The assorted Danish Resistance groups counted some 90,110 members during the war, and while most of these were involved in passive resistance and intelligence gathering, they were very active when it came to rubbing out collaborators and informers, with Likvidering (liquidation) units assassinated upwards of 400 alone in 1943-1944 ala Flame & Citron.
The Resistance also helped spirit over 7,000 Danish Jews out of the country to nearby Sweden, helped hide Danish police and military personnel, ratline downed Allied aircrews back to Freedom, and kept British intelligence very well informed of German movements.

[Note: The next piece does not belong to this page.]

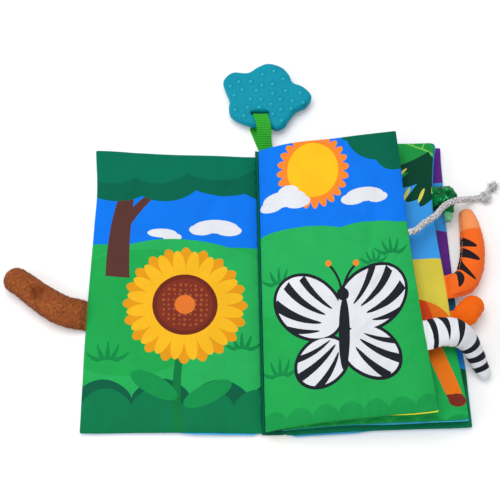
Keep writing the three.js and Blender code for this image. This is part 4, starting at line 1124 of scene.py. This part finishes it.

It was only after August 1944 (!) that the British SOE began dropping weapons to the Danes, totaling just 600 tons of munitions and supplies by March 1945, and followed that up with 53 SOE agents.
And when the order to take back the country came in May 1945, most areas of Denmark were self-liberated. The now in the open Resistance, wearing identification armbands, typically met the British as they arrived, the situation already in hand and, in many cases, the local German garrisons isolated and waiting to hand over their guns.
At least 850 members of the Danish Resistance would perish in the war, with 102 of those executed.
However, no one doubts that a few STENs haven’t been set back for a rainy day in Danish communities. They often show up at police stations, are found in attics, and handed quietly down with grandpa’s old things.